There is also a structural reason that this discussion will not fade quickly. The Permian is maturing. Development is moving into rock that is less uniform. Production chemistries will vary more than they did during earlier phases. Upstream blending of NGLs may remain attractive on paper in certain areas. As export volumes grow, the tolerance for variability at the dock will shrink. The path of least resistance is early treatment and disciplined segregation rather than late-stage fixes. That is where incentives are already pointing.

For many operators, the final step is governance. Treat crude quality as a board-level risk. Tie management compensation to repeatable spec compliance. Fund treatment and measurement upgrades at central facilities where they produce the most benefit for the most barrels. Align marketing and operations so that the team that sells the oil also owns the consequences of a rejected batch or a terminal delay. When quality is integrated into commercial decision-making, the marginal choices change. Blending becomes more selective. Sampling becomes routine. Disputes become rarer. Netbacks improve because buyers stop adding a risk discount to every negotiation.

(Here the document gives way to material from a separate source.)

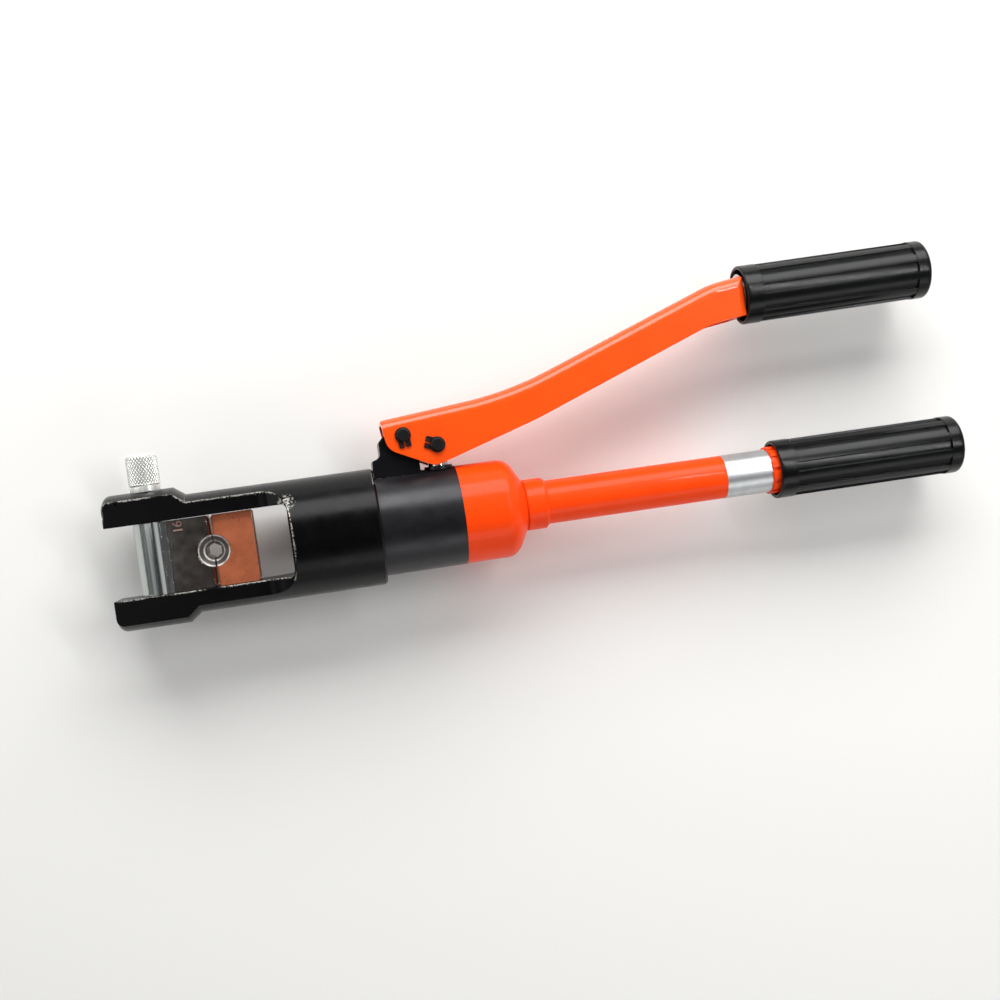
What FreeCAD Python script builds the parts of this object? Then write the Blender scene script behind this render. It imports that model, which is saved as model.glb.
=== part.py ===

The article from Argus Media reported that a combination of softer prices, cost pressure, and evolving rock quality has pushed more light ends and mercaptans into the WTI conversation. The market is responding. Pipelines are aligning on mercaptans at 75 ppm. Export terminals are holding the line on RVP and metals. Penalties are being incorporated into tariffs and notices. The next steps are straightforward. Extend alignment to light-end policies that explicitly address butane. Expand routine sampling and reporting at custody transfer. Maintain rapid response playbooks for quality events. The system is already moving in this direction because the rewards are clear. Waterborne buyers pay more for barrels that arrive on spec without drama.

The Midland barrel has become a global barrel. It will command the best price when it looks the same every time.